Close. Your formula is derived from P=I^2R which is tecnically not pertinent to this situation. This formula is used to calculate power dissapation in a purely resistve cicuit where the voltage and current are in phase. Losses.
For peak wall current, without the circuit power factor, the best we can do is P= E x I. Where I = P/E. We can assume the voltage is ~120v (canada), so 500w/120v = 4.167A
But this is also incorrect, as 500w is the RMS output of the amp under very specific conditions, such as input signal level and gain settings. The actual AC draw of the amplifier must be a combination of the in phase (watts) and out of phase components (Vars) of the power supply circuit.
The power supply section is what is being referenced by current input here. Keepng the DC cap filter full after rectification, plus transformer losses, plus circuit component losses, is what the branch circuit sees as AC current draw. The DC current rushing in to fill the empty reserve cap and filter the voltage across the bridge rectifier can be SUBstantial. At startup and prolonged peaks the cap needs to be recharged and draws on the circuit to reach peak voltage again.
The output ampere rating quoted by manufacturers is at certain frequencies under max gain and signal input in the output circuit. The output transistors are saturated.
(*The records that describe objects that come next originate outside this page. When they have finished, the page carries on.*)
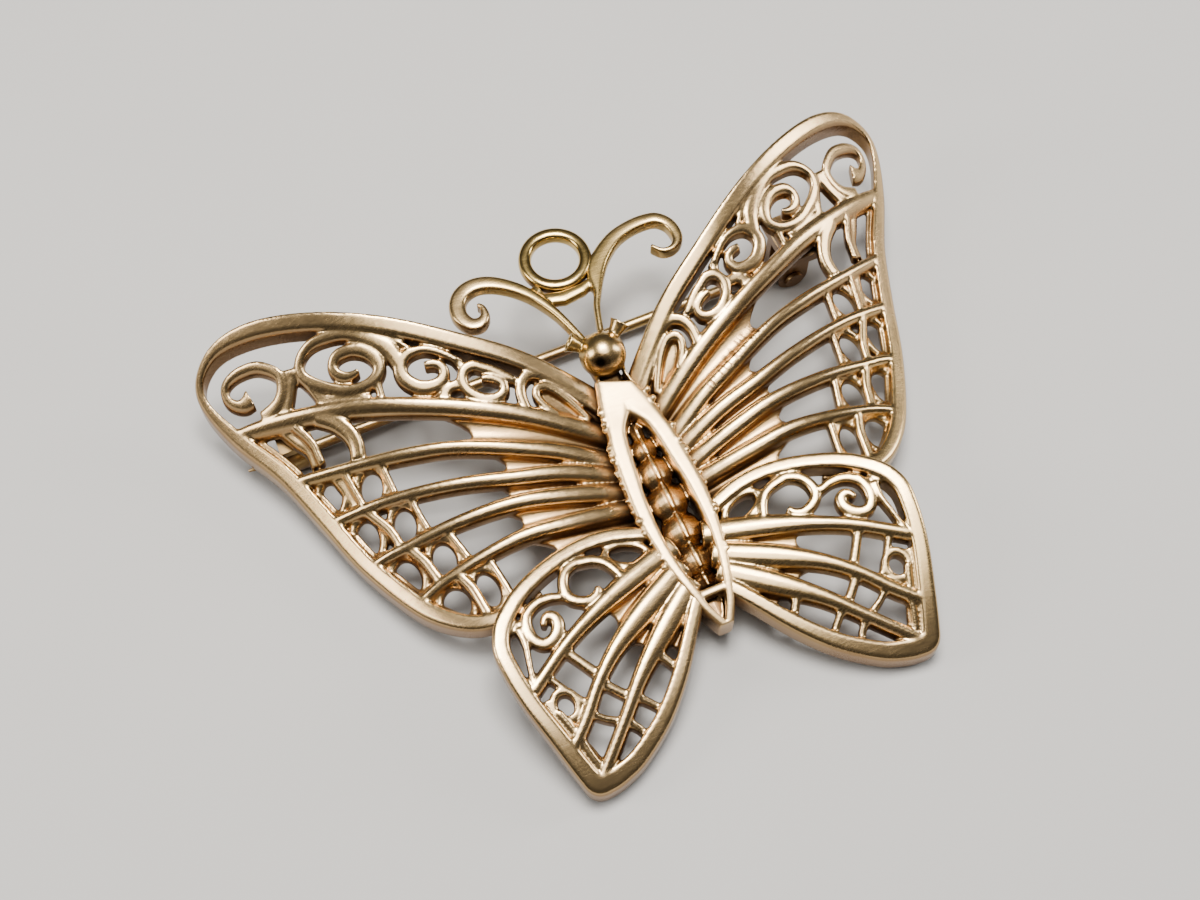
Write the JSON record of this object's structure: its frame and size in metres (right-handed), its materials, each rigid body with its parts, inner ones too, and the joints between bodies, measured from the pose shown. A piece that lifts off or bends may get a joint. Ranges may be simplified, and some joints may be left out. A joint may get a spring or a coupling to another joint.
{
  "type": "butterfly brooch",
  "caption": "Butterfly brooch with pierced scroll wings, ridged abdomen, curled antennae, a bail ring, and a hinged pin with a hook catch on its back.",
  "frame": {"origin": "middle of the outline in plan, at the height the brooch rests on", "axes": "+X across the wings, +Y from tail to head, +Z out of the face"},
  "size_m": [0.052, 0.0375, 0.0105],
  "materials": {
    "gold": "satin polished yellow gold, darker in the recesses",
    "gold_findings": "plain drawn gold, slightly toned"
  },
  "bodies": {
    "brooch": {"butterfly": "gold", "bail_ring": "gold", "hinge_block": "gold_findings", "hinge_rivet": "gold_findings", "catch": "gold_findings"},
    "pin": {"pin_stem": "gold_findings"}
  },
  "joints": [
    {"name": "pin_hinge", "type": "hinge", "parent": "brooch", "child": "pin", "pos_m": [0.0165, 0.012, 0.00115], "axis": [0, -1, 0], "range_deg": [0, 100]}
  ]
}
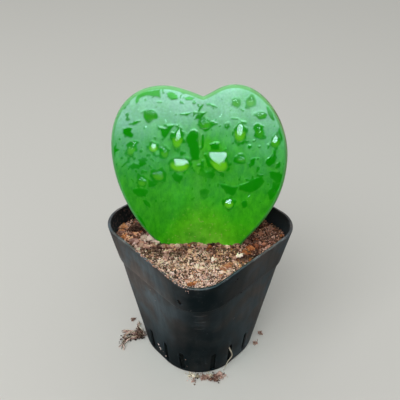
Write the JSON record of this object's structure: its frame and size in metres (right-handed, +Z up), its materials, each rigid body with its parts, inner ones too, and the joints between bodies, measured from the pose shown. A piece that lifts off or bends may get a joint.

These are theoretical numbers for actual calculations, as under normal music or soundtrack situations they likely would not be present. What the large numbers can tell us is how well sized the power supply circuit is matched to the output section of the amplifier, or if there is active current limiting designed into the circuit. This is also why the "doubling down" of amplifiers is a relevant figure. Floyd Toole uses the "power cube measurement" which follows the same logic.
Unless you listen to sine waves or tones from a frequency generator, a calculator wont give you the answer. An ammeter with peak current readout will.
What a nerd, eh?